The final part of this step was to then to create a primary key field in the good data table in the database (which can be used to link to other tables) and then also create a separate geometry table as requested in the test. This code will create a table with columns for origin location as a point, destination location as point and then I also chose to create a line feature consisting of the origin and destination.
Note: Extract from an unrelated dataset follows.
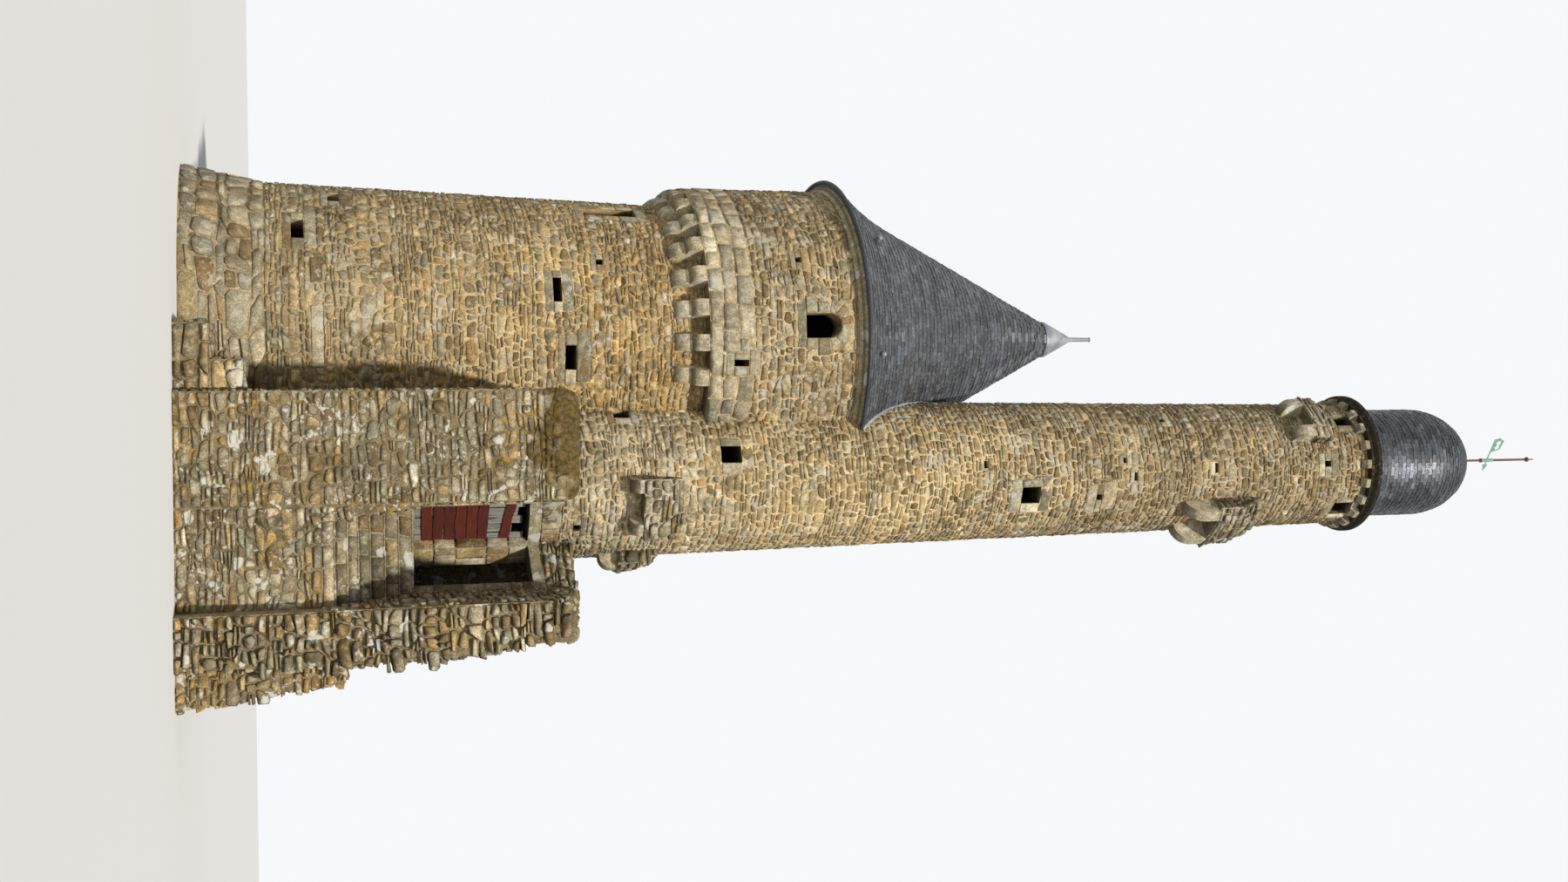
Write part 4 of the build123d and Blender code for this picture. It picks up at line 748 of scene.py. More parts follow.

Partly just becuase I though this would look cool (and you can see from the title image of this article I was right!!!).

import datetime as dt
import psycopg2
from psycopg2 import sql

date_stamp = dt.datetime.strftime(dt.date.today(),'%Y%m%d')
#database name
db = ''
#database user
db_user = ''
#database hostname
db_host = ''
#name of attribute table
attributes_table_name = "result"+date_stamp
#name of field to be make primary key in attribute table
pkey_field_name = "uid"
#create name of geometry table
geom_table_name = "result"+date_stamp+"_geom"

try:
    conn = psycopg2.connect(f"dbname={db} user={db_user} host={db_host}")
    cur = conn.cursor()
    print('Executing destroy primary key if already exists')
    cur.execute(
        sql.SQL('ALTER TABLE {table} DROP CONSTRAINT IF EXISTS {key};')
        .format(table=sql.Identifier(attributes_table_name),
                key =sql.Identifier(attributes_table_name+'_pkey') 
                )
        )
    print('Executing create primary key')
    cur.execute(
        sql.SQL('ALTER TABLE {table} ADD PRIMARY KEY ({key});')
        .format(table=sql.Identifier(attributes_table_name),
                key = sql.Identifier(pkey_field_name))
        )
    print('Executing drop geometry table')
    cur.execute(
        sql.SQL("DROP TABLE IF EXISTS {geom_table};")
        .format(geom_table=sql.Identifier(geom_table_name))
        )
    print('Executing create geometry table')
    cur.execute(
        sql.SQL("CREATE TABLE \
                        {geom_table} \
                    AS SELECT \
                        uid, \
                        ST_GeomFromText(concat('POINT(',pickup_longitude ,' ',pickup_latitude,')'),4326) as pickup, \
                        ST_GeomFromText(concat('POINT(',dropoff_longitude ,' ',dropoff_latitude,')'),4326) as dropoff, \
                        ST_GeomFromText(concat('LINESTRING(', \
                                                pickup_longitude , \
                                                ' ', \
                                                pickup_latitude, \
                                                ',', \
                                                dropoff_longitude , \
                                                ' ', \
                                                dropoff_latitude, \
                                                ')'),4326) as line \
                    FROM \
                        {attr_table} st;")
                .format(geom_table = sql.Identifier(geom_table_name),
                        attr_table = sql.Identifier(attributes_table_name))
                )
    
    
    conn.commit()
    cur.close()
    conn.close()
    print('Complete')
except:
    print(cur.query)
    print('Step above failed')
    cur.close()
    conn.close()

That is it for this part of the task. The next two parts are:

  • Data quality
    • Assess the quality of the data. Identify and document any issues with the data.
  • Write the SQL queries that help you answer the following questions
    • What is the average fare per mile?
    • Which are the 10 pickup taxi zones with the highest average tip?

I plan to cover these in some more blog posts soon.